I thought, wow, having a job has really caused him to grow up. I didn't read anything else into as others have done. But, the "losing his trust fund" possibility seems viable to me. I don't think the "other woman" scenario is as likely, and here's why: Logan was behaving the way he was supposed to behave. Yes, he was spoiled rich kid in college. Yes, he goofed off in college. Yes, he hasn't been the model boyfriend throughout the show. But, he comes from a family and class where manners are drilled into you, and Doing the Right Thing is of utmost importance in situations like this. So, to me, it felt right.
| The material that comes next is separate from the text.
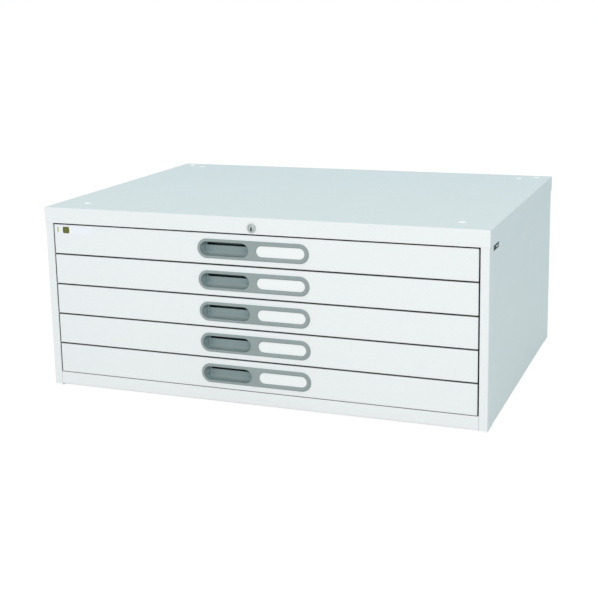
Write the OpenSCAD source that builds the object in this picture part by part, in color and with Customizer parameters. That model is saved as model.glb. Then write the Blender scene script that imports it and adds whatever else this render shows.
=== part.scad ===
// Flat file cabinet for large sheets: a steel case with five shallow drawers on three-part slides.
// Each drawer front carries one long moulded pull with a finger recess and a label window.
// One lock in the top rail lifts a bar at the back, which holds all five drawers.
// Millimetres. Origin on the floor under the middle of the case; the front faces -Y, up is +Z.

/* [Cabinet] */
// Outer width of the case
cabinet_w = 980; // [880:10:1200]
// Outer depth of the case
cabinet_d = 700; // [660:10:900]
// Outer height, with the glides
cabinet_h = 403; // [388:1:480]
// Height of the glides under the corners
glide_h = 3; // [2:0.5:8]
// Height of the top cover's turned-down edge
cover_edge_h = 34; // [30:1:44]
// Height of the plinth above the bottom of the case
plinth_h = 28.4; // [24:0.2:34]
// Width of the front corner post that is folded into each side panel
post_w = 18; // [16:0.5:21]
// Thickness of the sheet steel
sheet = 1; // [0.8:0.1:1.1]
// Radius of a bend, along the middle of the sheet
bend_r = 1.5; // [1.2:0.1:2]

/* [Drawers] */
// Gap above each drawer front
front_gap = 3.2; // [2:0.1:4]
// Gap at each end of a drawer front
side_gap = 2.8; // [2.3:0.1:4]
// Gap between the lowest drawer front and the plinth
plinth_gap = 1.6; // [1.2:0.1:4]
// Depth of the hollow drawer front
front_depth = 28; // [26:1:31]
// Height of a drawer tray's walls
tray_h = 50; // [44:1:52]
// Height of a tray's bottom above the lower edge of its front
tray_lift = 7; // [5:0.5:8]
// Width of the turned-in edge along the top of a tray's walls
tray_hem = 8; // [5:1:14]

/* [Pull] */
// Width of the moulded pull
pull_w = 247; // [225:1:280]
// Height of the moulded pull
pull_h = 41.3; // [40:0.1:46]
// Thickness of the pull's face plate
pull_plate = 3; // [3:0.5:5]
// Width of the finger recess
recess_w = 108.5; // [95:0.5:110]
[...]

But, here is where that argument falls apart, maybe:

Christopher:

JACKASS.

Assuming he listened to his voice mail (yes, it's possible he didn't), he behaved abysmally. And, even if he hadn't, he still behaved abysmally once he saw Luke. Like Logan, Christopher would have been raised to behave better in this situation. But, unlike Logan, Christopher is weak, and thus couldn't stand up to his father's demands the way Logan can still be his own person even with what's-his-name as his father. In other words, I think Logan is a stronger person and has been able to grow beyond the selfish, adolescent stage, whereas Christopher is weak and couldn't get past the demands of his parents, etc. (Did that make sense?)

Other notes:
I liked the scene in Richard's hospital room where Lorelai and Emily start their usual bickering, and Richard throws out his Arizona comment as a way to get their minds off the pillow issue and bring some peace to the room. It was sweet. On the one hand, he was probably doing it to get them to quiet down - I know I wouldn't have wanted to listen to them. But, I also think it was to calm his daughter and wife down because he didn't want them to be so upset.

I thought Luke's reaction to Christopher was well done. In a normal situation he may have let Christopher have it, but Luke understood that now was not the time to fight with Christopher, so Luke made a quick exit.
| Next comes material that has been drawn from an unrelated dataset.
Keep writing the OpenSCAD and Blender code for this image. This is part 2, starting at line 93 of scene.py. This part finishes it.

Finally, when Christopher returned and was talking to Lorelai with Logan and Emily standing behind him, I paid more attention to Logan and Emily. I can't remember the expression on Logan's face, but I think it was one of mild disapproval, while Emily looked like she wanted to kill Christopher.

I hope in the near future that we see Rory laying into Christopher for being a JACKASS. (Of course, I hope Lorelai tells him off, too, but I'm interested in how Rory reacts.)

Anonymous said...

the thing that gets me is that lorelei is not a weak woman. but when it comes to christopher she always, always gets hurt, and acts like a poor insecure little girl. so again, she can't stand up to him. I just hope she doesn't keep on with this "i'm so sorry, no, i love you christopher" stuff. Like the letter lorelei wrote for luke said, HE was the father in rori's life NOT chris. chris is such a jerk sometimes, but if the story line this year was for them to stay together, they should just stay together! poor rori, she's gotta deal with this whole thing again...

Anonymous said...

I love(d) the show, but the new writing staff is winding this thing right into sit-com heaven. They've ruined their lead by lopping off 1/3 of her IQ, and made the Rory character completely unpalatable with her amazingly obscene string of over-achieving successes. This show is getting absurdly WASPish for something that started off with an underdog mentality. And the Logan/Chris binaries are just dime-store fiction. Why was this allowed to happen? There was so much room for greatness with the Marty story-line--the possibility of injecting some reality into Rory's world. I don't mean they should have ended up together--but why take the easy way out? This is a drama, right? Where's the drama in booting the intellectual pauper for Richie Rich?

I don't like Logan. The beauty of Luke was that he was a real, hard-working character who actually suffered through Lorelei's relationships with other men. Logan's just another Jess who blew in and swayed the weak, weak ingenue.

I don't see how any audience connects with Rory. This is a character who was reading Mencken in the 10th grade. She was the valedictorian; she had a shallow life-goal--get into Harvard--and she did. Now she's about to win a fellowship and ride off into the sunset. Don't they realize she has to fall?

When this show turned sappy and sentimental it lost its charm. It's a fairy-tale that viewers never wanted.